Il cinema sperimentale di Abbas Kiarostami, regista dall’Iran, è al centro del saggio “Le condizioni del senso” di Marco Dalla Gassa (edizioni Marsilio) professore associato presso l’Università Ca’ Foscari di Venezia dove insegna ‘Analisi del film’, ‘Teorie del cinema” e ‘Cinema e culture.
Abbas Kiarostami è conosciuto per essere il più acclamato regista iraniano, grazie a pellicole come Dov’è la casa del mio amico? o Il vento ci porterà via. La sua era di maggior successo sono stati gli anni 90 in Occidente: la Palma d’oro ex aequo a Cannes per Ta῾m-e gilāss è del 1997 (“Il sapore della ciliegia”) e il Premio speciale della giuria a Venezia per Bād mā rā khāhad bord (1999) in italiano è “E il vento ci porterà via”.
Il cinema dell’Iran ha avuto una grande ribalta per merito del regista. Meno nota, almeno al grande pubblico, è la produzione sperimentale che egli ha sviluppato nel corso di tutta la carriera, ma a cui si è dedicato soprattutto negli ultimi anni di vita, anche in ragione delle difficoltà a girare film di finzione nel proprio paese.
Seppur discontinuo e policromo per forme e registri espressivi, il corpus di opere kiarostamiano è diventato, poco per volta, lo spazio più rarefatto dove collocare un’ampia e densa riflessione sulle condizioni di emersione del senso, nel configurarsi delle immagini, nell’aggregarsi dei racconti e nelle attitudini al gesto creativo.

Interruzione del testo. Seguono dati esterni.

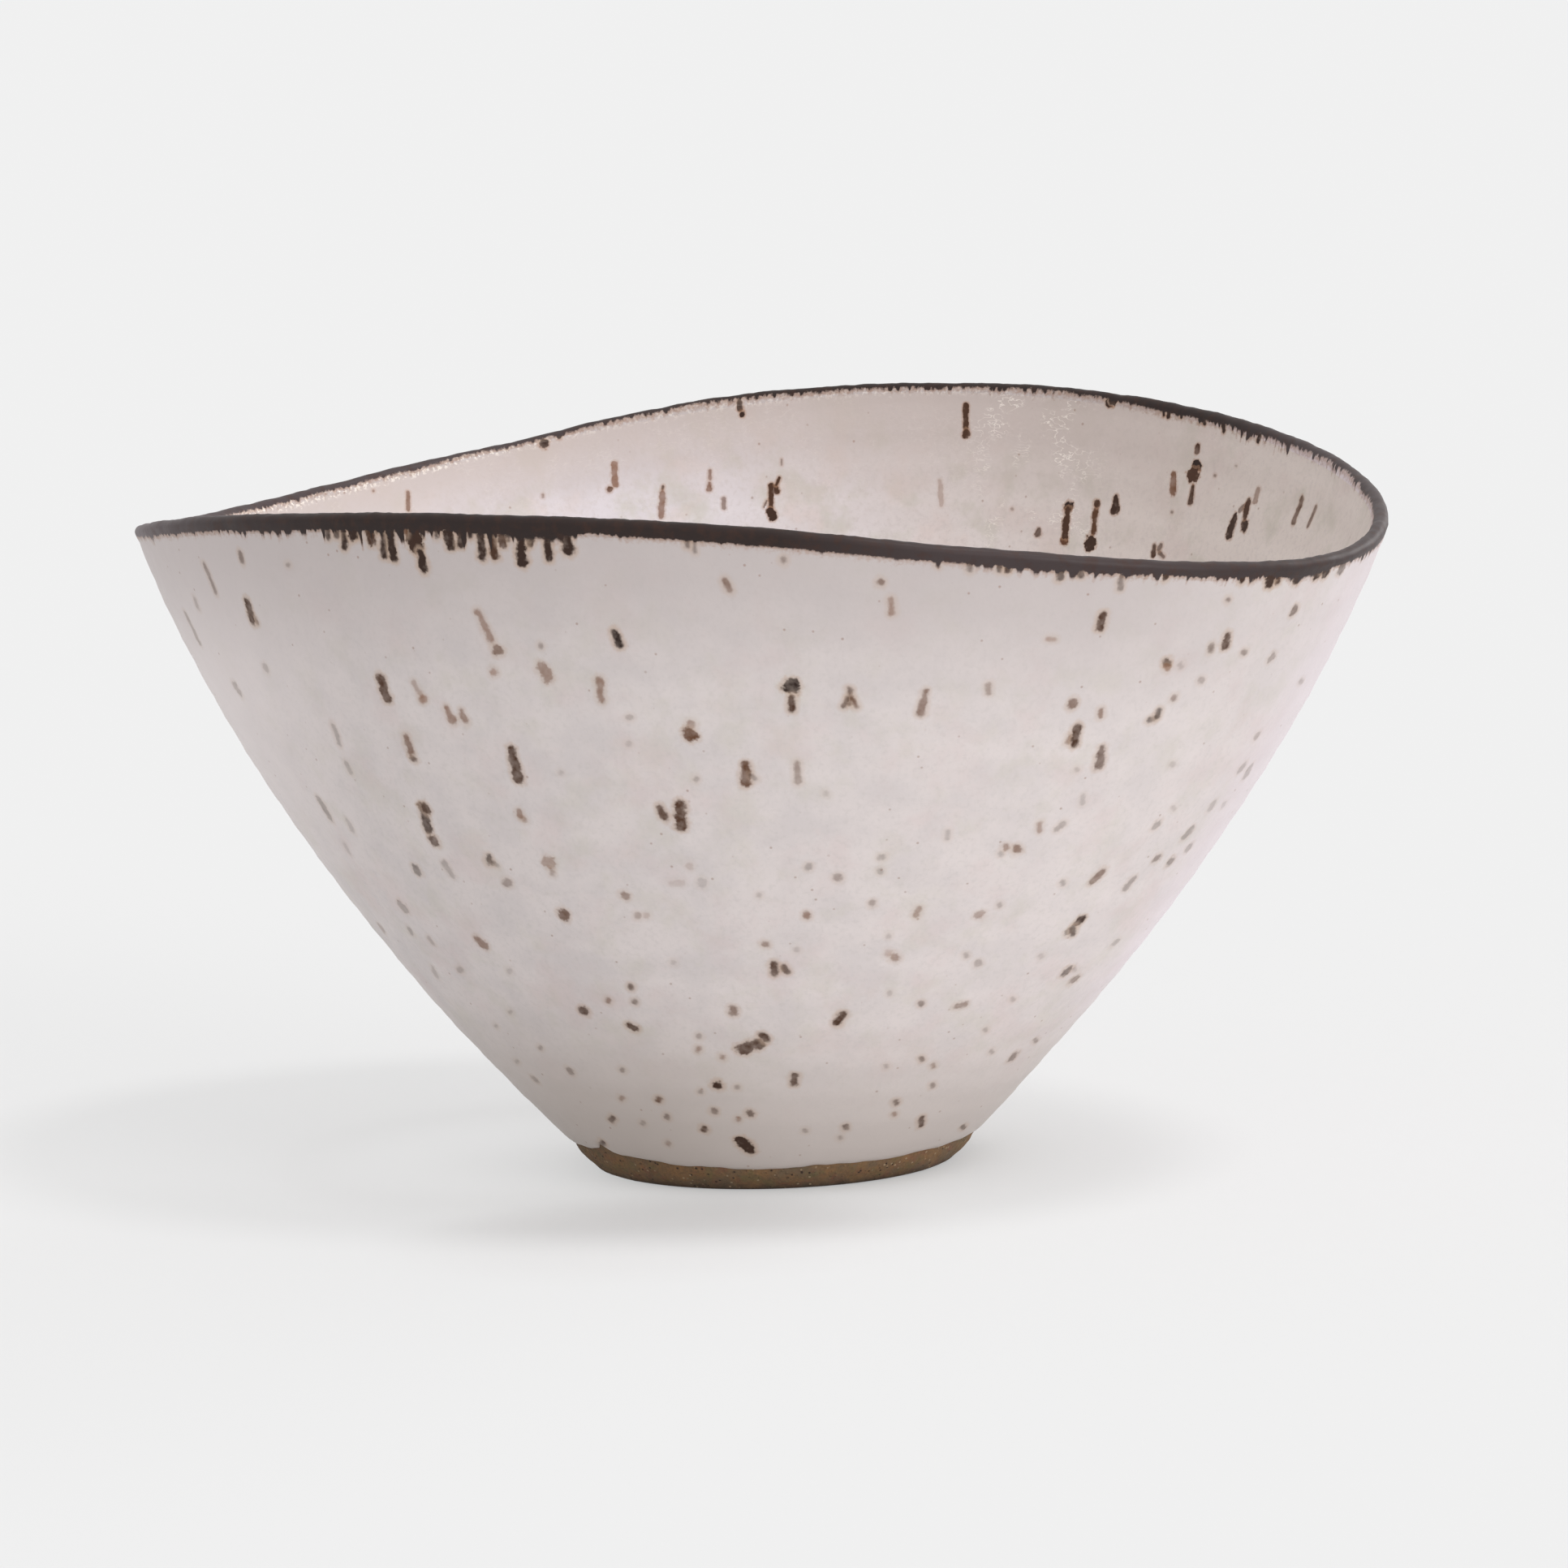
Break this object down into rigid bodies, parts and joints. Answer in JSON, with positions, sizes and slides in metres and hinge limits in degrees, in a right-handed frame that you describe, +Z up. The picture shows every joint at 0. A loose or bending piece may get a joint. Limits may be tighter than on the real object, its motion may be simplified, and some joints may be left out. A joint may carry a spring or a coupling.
{
  "type": "stoneware bowl",
  "caption": "Conical stoneware bowl squeezed to an oval, with a saddle-shaped dark rim, speckled pale glaze and a small bare clay foot.",
  "frame": {"origin": "on the ground under the middle of the foot", "axes": "+Z up, +X along the oval's long axis"},
  "size_m": [0.2196, 0.1761, 0.1242],
  "materials": {
    "bare_clay": "bare, gritty fired stoneware",
    "outer_glaze": "satin pinkish white glaze with brown iron specks",
    "inner_glaze": "satin warm white glaze with brown iron specks",
    "rim_oxide": "dark brown to black oxide glaze that runs a little into the white"
  },
  "bodies": {
    "root": {"stoneware_body": "bare_clay", "outer_glaze": "outer_glaze", "inner_glaze": "inner_glaze", "rim_band": "rim_oxide"}
  },
  "joints": []
}
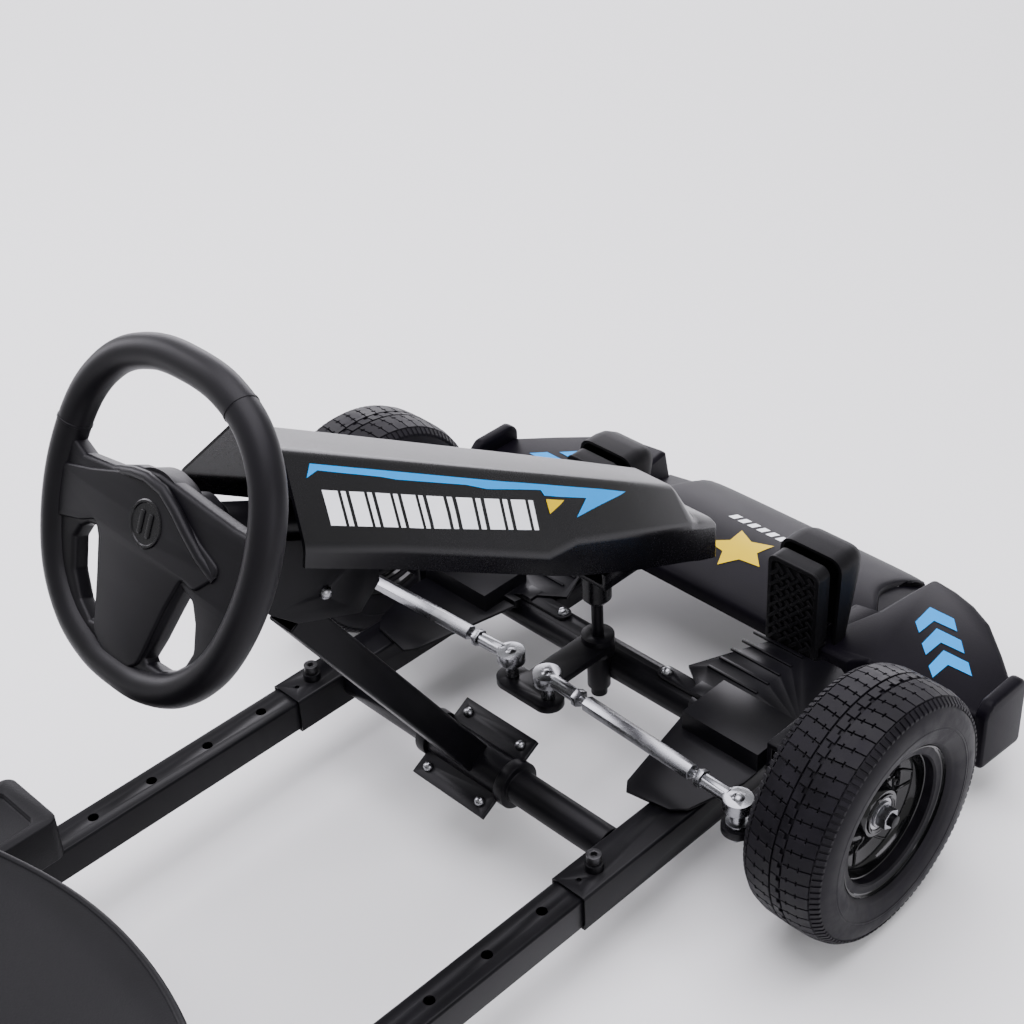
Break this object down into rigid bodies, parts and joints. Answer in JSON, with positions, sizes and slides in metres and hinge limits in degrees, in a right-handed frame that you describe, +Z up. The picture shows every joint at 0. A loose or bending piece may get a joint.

Questo volume studia per la prima volta l’intera produzione sperimentale dell’artista iraniano, compresi alcuni progetti non conclusi, in un viaggio che vuole essere materico e speculativo e che connette questi piccoli artefatti di grande e nascosto valore con le questioni più dirimenti delle arti contemporanee e della filosofia del film.